[Entries with model source code]
- - - - -
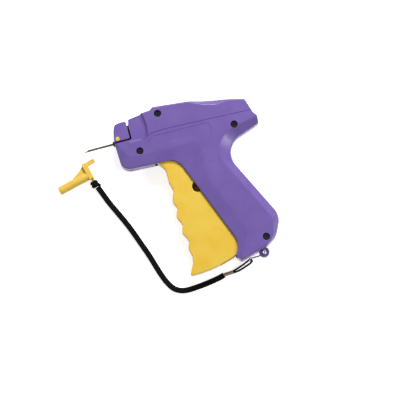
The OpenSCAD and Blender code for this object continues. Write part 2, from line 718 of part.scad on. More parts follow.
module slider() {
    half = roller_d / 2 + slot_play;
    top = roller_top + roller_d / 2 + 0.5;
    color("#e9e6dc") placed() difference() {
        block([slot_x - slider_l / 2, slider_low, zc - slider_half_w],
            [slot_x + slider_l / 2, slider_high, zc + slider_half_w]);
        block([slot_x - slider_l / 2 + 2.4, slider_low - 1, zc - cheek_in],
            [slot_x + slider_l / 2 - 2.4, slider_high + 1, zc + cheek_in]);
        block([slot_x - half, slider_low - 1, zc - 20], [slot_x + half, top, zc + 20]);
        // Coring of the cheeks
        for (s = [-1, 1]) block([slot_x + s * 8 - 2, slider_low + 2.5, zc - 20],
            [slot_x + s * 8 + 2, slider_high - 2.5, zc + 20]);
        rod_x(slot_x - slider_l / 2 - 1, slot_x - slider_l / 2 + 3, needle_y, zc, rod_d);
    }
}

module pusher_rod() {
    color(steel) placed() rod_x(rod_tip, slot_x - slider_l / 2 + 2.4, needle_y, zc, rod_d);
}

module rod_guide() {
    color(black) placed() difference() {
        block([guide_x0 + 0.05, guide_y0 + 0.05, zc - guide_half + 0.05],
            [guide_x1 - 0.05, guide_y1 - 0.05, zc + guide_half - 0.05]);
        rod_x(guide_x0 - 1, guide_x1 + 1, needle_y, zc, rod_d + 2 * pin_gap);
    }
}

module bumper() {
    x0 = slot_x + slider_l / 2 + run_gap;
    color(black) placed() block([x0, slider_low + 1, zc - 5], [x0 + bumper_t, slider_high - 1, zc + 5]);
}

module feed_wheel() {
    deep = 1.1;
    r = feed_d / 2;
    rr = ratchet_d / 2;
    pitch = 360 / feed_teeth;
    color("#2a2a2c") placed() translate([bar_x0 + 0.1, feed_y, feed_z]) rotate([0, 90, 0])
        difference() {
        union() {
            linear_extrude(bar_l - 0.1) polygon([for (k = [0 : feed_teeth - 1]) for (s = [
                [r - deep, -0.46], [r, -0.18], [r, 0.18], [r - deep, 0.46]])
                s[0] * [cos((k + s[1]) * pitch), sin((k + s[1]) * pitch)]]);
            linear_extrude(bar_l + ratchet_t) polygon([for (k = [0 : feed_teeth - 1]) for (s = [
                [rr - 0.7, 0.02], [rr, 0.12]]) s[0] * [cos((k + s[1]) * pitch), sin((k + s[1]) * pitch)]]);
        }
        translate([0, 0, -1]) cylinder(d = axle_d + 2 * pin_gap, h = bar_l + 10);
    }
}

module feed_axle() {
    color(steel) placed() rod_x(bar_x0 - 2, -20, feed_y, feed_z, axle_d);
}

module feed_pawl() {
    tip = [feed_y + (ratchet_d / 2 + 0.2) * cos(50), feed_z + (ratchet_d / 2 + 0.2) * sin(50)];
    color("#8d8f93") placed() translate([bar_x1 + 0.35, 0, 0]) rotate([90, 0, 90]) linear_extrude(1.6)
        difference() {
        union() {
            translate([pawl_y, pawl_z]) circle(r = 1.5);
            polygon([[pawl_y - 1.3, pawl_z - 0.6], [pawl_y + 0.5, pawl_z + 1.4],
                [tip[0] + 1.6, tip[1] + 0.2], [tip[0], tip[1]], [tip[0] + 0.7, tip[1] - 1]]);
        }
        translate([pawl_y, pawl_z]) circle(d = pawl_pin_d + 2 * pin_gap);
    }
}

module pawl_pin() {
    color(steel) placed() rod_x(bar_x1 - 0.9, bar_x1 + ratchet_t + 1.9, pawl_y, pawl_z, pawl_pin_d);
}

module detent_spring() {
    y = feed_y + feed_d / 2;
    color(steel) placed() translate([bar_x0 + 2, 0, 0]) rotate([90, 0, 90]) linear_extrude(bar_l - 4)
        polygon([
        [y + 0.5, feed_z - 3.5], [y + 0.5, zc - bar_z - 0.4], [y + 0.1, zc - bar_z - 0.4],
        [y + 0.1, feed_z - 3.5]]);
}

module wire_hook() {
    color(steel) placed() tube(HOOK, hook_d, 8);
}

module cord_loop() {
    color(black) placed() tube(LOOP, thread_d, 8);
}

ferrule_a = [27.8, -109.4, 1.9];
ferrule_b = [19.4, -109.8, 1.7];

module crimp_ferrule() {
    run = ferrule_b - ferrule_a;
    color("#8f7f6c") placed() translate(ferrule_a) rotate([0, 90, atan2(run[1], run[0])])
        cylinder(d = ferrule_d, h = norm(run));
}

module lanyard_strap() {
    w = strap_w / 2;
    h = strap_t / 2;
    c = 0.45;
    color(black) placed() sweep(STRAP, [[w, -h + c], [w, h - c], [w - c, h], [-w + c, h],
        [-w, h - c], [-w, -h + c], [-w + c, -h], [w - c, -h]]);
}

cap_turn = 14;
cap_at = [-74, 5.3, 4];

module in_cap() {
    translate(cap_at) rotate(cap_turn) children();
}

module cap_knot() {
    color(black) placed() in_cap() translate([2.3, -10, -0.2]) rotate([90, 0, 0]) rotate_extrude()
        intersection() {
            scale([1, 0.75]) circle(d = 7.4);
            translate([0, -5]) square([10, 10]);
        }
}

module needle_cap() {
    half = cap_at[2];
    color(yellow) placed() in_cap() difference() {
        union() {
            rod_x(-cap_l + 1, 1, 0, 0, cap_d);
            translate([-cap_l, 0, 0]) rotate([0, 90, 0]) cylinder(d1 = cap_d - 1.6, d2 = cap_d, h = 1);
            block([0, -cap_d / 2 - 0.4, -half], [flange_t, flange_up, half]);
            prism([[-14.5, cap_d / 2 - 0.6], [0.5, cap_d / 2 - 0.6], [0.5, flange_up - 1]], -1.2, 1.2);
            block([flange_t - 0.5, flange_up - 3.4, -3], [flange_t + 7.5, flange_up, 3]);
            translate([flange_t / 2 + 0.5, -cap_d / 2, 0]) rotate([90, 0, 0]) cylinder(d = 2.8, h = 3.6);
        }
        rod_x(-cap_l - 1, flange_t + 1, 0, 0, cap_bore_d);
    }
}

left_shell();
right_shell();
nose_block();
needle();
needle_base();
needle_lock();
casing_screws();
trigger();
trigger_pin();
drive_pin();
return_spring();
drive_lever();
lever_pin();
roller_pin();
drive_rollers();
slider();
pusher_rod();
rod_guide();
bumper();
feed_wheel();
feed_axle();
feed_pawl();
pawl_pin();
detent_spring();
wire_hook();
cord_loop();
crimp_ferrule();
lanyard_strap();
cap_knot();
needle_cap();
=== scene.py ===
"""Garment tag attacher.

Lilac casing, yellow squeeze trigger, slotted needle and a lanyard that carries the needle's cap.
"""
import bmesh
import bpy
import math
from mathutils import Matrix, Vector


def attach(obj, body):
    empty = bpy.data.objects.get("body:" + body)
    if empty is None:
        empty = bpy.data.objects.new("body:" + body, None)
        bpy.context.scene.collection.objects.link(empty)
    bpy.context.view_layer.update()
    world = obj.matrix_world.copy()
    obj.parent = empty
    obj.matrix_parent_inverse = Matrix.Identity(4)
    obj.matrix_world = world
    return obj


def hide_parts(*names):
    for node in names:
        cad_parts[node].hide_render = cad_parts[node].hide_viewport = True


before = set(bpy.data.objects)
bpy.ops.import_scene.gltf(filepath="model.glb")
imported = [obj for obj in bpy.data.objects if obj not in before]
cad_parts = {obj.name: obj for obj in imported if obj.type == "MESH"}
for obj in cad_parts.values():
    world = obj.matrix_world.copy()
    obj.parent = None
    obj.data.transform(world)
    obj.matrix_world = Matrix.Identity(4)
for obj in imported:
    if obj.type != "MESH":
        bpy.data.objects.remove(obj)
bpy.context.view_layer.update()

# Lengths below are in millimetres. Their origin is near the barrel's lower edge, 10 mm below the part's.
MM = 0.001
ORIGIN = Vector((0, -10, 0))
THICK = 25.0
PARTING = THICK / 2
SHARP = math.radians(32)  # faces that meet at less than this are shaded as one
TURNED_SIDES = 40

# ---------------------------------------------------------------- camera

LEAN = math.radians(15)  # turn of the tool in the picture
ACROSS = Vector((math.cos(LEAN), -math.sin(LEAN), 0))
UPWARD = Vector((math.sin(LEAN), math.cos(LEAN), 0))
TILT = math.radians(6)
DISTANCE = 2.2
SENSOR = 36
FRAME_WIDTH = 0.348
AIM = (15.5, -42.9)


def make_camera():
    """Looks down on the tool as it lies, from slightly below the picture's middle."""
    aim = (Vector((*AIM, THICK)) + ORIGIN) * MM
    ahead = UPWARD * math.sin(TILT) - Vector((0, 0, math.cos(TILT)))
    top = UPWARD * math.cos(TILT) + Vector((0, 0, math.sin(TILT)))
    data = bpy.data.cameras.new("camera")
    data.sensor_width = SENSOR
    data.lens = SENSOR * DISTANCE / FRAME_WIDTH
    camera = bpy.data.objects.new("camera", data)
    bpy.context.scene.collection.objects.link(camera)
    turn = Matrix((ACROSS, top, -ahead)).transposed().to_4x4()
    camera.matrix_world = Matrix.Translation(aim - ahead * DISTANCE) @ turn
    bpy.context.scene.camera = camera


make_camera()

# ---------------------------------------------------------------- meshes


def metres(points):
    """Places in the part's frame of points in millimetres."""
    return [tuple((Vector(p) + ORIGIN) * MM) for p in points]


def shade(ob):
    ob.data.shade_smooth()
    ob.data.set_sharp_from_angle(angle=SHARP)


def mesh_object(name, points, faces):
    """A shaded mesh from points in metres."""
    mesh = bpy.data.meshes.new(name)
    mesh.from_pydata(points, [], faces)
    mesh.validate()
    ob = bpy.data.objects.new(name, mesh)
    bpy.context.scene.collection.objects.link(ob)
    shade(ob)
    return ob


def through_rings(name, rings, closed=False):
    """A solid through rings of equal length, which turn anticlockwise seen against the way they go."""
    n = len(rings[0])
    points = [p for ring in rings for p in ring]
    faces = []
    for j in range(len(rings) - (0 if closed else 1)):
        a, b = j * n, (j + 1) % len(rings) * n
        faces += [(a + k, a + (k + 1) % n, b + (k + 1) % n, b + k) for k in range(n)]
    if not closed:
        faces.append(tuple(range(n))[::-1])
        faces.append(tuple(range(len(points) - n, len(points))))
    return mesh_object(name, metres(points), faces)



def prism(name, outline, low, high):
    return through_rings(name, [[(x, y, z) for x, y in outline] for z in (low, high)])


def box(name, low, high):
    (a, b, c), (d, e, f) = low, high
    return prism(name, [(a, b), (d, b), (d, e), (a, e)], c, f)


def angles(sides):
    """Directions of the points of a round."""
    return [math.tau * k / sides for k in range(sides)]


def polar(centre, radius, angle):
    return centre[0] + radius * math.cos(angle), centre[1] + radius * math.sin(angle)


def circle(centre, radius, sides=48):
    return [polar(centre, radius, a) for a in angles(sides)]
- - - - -
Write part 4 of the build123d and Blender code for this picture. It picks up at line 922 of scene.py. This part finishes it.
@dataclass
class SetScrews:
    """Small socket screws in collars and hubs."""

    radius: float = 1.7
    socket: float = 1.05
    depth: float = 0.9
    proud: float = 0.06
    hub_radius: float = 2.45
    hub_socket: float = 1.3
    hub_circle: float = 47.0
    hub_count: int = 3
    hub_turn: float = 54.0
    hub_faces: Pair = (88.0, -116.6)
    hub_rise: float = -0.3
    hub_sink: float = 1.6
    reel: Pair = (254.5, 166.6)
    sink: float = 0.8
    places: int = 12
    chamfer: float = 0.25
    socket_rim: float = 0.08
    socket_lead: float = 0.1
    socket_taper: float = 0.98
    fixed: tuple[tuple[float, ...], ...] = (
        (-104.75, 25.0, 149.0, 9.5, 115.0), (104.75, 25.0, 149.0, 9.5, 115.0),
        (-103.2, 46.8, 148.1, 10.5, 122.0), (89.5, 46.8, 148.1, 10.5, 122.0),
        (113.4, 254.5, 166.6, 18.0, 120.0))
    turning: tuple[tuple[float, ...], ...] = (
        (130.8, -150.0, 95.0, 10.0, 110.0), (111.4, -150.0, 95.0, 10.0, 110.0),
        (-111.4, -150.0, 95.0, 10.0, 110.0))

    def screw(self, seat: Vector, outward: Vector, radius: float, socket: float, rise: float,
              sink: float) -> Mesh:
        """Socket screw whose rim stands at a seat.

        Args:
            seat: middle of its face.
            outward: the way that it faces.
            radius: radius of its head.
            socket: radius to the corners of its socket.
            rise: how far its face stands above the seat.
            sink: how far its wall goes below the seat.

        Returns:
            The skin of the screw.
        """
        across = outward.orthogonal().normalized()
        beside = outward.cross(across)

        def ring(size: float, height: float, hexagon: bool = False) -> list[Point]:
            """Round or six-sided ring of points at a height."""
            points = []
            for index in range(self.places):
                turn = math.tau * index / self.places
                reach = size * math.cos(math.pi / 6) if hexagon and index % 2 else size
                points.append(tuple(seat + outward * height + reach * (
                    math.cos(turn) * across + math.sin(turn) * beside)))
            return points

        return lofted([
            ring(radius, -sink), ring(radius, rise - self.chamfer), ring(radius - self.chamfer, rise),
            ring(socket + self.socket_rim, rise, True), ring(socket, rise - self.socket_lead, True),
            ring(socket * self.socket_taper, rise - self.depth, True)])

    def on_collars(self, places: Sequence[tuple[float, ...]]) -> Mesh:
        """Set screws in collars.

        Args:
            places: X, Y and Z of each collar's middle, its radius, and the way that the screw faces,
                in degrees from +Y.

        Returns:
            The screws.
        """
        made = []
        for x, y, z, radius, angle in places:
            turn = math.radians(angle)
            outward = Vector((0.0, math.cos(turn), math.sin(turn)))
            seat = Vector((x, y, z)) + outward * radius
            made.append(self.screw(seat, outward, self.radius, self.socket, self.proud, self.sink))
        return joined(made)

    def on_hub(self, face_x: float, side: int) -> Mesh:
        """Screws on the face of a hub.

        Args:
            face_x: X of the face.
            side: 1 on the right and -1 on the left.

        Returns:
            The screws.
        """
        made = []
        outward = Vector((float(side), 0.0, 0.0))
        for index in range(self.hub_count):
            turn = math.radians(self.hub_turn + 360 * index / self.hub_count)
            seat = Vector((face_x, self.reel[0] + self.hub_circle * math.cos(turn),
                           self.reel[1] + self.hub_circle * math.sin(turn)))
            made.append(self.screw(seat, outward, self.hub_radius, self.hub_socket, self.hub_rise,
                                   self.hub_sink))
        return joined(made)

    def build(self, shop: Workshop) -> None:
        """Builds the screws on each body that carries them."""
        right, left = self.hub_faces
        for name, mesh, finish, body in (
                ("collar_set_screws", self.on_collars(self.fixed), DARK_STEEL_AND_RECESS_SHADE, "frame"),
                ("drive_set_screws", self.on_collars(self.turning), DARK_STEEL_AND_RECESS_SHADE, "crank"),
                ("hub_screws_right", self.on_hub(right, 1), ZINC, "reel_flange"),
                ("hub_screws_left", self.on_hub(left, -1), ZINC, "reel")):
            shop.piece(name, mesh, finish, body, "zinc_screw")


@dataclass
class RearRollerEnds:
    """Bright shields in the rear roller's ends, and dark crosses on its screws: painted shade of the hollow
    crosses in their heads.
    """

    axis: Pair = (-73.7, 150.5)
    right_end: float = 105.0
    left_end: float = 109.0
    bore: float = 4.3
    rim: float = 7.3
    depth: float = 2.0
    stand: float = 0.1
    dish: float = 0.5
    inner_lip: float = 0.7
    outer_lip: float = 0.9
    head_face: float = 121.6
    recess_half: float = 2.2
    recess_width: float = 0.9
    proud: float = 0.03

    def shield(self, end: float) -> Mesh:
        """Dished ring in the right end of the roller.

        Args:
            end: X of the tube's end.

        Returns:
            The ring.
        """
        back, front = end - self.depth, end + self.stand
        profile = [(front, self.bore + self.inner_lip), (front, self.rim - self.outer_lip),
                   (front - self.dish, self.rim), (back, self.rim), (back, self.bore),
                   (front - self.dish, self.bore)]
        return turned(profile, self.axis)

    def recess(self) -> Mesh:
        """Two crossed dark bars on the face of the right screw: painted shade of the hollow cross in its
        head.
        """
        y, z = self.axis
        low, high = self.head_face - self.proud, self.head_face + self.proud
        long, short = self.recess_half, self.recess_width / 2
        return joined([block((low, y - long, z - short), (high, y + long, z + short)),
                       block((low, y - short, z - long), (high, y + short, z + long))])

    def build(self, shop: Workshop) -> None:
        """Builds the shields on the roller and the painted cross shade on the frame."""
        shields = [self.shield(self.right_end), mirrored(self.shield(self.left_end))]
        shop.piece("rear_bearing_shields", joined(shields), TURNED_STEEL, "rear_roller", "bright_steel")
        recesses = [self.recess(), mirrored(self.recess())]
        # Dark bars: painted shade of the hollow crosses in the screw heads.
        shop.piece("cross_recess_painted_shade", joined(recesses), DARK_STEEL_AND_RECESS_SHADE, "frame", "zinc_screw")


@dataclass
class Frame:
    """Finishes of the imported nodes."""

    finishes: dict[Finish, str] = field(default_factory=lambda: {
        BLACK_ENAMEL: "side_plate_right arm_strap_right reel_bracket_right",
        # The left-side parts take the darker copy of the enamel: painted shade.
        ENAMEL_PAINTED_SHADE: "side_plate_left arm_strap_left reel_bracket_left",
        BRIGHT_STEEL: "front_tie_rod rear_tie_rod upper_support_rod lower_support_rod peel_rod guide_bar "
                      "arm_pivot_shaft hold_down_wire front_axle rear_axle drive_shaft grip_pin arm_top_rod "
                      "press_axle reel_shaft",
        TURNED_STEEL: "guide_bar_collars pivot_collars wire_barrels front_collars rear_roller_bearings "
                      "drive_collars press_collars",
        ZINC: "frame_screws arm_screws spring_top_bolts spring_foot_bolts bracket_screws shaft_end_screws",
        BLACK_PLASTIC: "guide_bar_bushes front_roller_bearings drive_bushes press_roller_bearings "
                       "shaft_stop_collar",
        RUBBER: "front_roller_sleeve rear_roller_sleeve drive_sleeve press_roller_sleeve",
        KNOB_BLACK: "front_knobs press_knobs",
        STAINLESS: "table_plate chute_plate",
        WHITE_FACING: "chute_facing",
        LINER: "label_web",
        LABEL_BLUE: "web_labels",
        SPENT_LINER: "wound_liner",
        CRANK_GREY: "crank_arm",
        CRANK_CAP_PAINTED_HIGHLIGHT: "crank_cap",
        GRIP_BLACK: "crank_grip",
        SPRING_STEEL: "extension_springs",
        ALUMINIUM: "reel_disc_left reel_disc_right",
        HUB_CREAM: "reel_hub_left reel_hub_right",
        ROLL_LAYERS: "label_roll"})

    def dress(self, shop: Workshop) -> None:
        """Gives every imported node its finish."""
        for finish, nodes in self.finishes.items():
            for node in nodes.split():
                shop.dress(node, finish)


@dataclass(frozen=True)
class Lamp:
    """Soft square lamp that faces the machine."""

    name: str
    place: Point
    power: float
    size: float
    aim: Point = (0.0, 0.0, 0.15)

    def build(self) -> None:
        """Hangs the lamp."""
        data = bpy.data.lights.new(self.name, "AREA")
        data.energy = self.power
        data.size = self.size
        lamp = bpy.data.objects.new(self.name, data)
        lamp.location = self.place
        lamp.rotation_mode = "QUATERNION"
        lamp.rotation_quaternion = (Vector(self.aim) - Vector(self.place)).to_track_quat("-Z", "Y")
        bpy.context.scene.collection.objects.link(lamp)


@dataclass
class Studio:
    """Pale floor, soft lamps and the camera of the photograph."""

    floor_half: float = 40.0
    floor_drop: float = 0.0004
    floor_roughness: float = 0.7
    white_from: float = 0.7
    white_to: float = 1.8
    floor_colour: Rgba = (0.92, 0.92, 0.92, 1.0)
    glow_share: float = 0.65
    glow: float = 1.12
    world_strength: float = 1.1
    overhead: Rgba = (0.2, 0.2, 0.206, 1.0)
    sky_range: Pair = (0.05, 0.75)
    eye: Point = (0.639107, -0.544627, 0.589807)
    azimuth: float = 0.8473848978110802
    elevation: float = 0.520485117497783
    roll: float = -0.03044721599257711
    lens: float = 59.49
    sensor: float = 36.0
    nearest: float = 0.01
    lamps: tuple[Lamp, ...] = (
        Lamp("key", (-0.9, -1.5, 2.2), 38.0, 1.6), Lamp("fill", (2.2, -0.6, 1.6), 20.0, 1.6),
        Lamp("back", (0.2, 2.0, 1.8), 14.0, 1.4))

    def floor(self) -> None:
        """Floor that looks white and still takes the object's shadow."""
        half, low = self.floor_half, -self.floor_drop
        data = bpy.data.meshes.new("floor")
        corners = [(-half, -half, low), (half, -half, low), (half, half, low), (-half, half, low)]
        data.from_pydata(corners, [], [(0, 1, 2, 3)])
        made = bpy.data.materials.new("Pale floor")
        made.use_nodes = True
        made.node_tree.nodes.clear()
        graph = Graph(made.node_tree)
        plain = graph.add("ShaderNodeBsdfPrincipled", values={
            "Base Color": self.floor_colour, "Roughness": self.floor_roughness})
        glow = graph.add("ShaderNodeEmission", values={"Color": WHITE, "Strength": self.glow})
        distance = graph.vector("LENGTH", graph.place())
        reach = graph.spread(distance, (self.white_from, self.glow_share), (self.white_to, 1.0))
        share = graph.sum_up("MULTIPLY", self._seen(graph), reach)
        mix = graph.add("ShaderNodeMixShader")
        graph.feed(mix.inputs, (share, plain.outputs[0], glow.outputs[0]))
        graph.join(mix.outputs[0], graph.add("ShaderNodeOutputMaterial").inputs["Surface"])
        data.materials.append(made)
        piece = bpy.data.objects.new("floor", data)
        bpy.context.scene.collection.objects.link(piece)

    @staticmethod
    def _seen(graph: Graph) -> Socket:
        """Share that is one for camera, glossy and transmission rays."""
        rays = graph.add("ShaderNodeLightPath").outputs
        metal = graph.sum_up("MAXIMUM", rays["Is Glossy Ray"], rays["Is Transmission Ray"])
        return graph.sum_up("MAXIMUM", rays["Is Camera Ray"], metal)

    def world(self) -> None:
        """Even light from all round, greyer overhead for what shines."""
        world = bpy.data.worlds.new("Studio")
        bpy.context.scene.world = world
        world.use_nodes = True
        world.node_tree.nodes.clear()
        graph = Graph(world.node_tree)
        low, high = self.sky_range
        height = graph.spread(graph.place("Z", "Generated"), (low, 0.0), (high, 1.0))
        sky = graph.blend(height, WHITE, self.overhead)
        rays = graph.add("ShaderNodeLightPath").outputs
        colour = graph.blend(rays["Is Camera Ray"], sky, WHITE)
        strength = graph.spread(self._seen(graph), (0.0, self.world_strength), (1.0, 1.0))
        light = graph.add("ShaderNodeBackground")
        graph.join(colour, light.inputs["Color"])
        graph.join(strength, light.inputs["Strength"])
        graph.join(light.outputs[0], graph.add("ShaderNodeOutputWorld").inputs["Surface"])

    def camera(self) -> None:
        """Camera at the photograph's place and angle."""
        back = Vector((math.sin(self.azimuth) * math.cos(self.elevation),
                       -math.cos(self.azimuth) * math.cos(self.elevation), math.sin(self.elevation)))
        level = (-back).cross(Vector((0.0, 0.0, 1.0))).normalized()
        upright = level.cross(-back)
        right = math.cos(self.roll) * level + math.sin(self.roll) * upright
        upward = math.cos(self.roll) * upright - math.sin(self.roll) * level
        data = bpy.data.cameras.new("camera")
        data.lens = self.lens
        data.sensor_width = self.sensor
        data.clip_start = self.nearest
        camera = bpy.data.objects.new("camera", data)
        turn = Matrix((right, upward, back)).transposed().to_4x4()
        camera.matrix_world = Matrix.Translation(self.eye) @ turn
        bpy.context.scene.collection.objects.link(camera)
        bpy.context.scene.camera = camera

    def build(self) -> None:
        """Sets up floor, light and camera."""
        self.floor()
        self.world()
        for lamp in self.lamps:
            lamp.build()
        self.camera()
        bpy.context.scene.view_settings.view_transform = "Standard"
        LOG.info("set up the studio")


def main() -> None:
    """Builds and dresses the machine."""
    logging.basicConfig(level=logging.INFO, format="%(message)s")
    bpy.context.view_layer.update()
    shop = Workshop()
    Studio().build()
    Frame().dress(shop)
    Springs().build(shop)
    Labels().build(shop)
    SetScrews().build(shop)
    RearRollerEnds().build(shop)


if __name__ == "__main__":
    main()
- - - - -
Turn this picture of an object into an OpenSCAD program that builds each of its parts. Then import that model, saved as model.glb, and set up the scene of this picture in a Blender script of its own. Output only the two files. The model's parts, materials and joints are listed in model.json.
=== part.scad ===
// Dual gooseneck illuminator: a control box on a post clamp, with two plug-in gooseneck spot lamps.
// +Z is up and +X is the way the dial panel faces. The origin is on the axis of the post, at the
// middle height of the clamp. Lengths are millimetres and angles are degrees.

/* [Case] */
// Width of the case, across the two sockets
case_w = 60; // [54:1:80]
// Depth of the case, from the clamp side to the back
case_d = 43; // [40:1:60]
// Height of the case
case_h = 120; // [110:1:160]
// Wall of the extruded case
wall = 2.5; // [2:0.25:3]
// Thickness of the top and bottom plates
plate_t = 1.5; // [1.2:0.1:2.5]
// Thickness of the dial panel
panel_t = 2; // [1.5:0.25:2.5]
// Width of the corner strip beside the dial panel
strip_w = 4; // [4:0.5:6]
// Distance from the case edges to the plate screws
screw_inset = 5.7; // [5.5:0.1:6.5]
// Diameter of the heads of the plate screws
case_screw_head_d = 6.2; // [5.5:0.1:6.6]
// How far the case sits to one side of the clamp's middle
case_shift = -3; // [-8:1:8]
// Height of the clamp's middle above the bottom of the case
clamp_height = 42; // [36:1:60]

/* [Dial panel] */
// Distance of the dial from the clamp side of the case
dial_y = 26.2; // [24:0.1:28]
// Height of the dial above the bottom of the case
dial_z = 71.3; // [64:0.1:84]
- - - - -
--- Work instructions ---
Look through the material above and print exactly the lines from the one containing "left_shell();" to the one containing "imported = [obj", both included, and nothing more.

--- Written response ---
left_shell();
right_shell();
nose_block();
needle();
needle_base();
needle_lock();
casing_screws();
trigger();
trigger_pin();
drive_pin();
return_spring();
drive_lever();
lever_pin();
roller_pin();
drive_rollers();
slider();
pusher_rod();
rod_guide();
bumper();
feed_wheel();
feed_axle();
feed_pawl();
pawl_pin();
detent_spring();
wire_hook();
cord_loop();
crimp_ferrule();
lanyard_strap();
cap_knot();
needle_cap();
=== scene.py ===
"""Garment tag attacher.

Lilac casing, yellow squeeze trigger, slotted needle and a lanyard that carries the needle's cap.
"""
import bmesh
import bpy
import math
from mathutils import Matrix, Vector


def attach(obj, body):
    empty = bpy.data.objects.get("body:" + body)
    if empty is None:
        empty = bpy.data.objects.new("body:" + body, None)
        bpy.context.scene.collection.objects.link(empty)
    bpy.context.view_layer.update()
    world = obj.matrix_world.copy()
    obj.parent = empty
    obj.matrix_parent_inverse = Matrix.Identity(4)
    obj.matrix_world = world
    return obj


def hide_parts(*names):
    for node in names:
        cad_parts[node].hide_render = cad_parts[node].hide_viewport = True


before = set(bpy.data.objects)
bpy.ops.import_scene.gltf(filepath="model.glb")
imported = [obj for obj in bpy.data.objects if obj not in before]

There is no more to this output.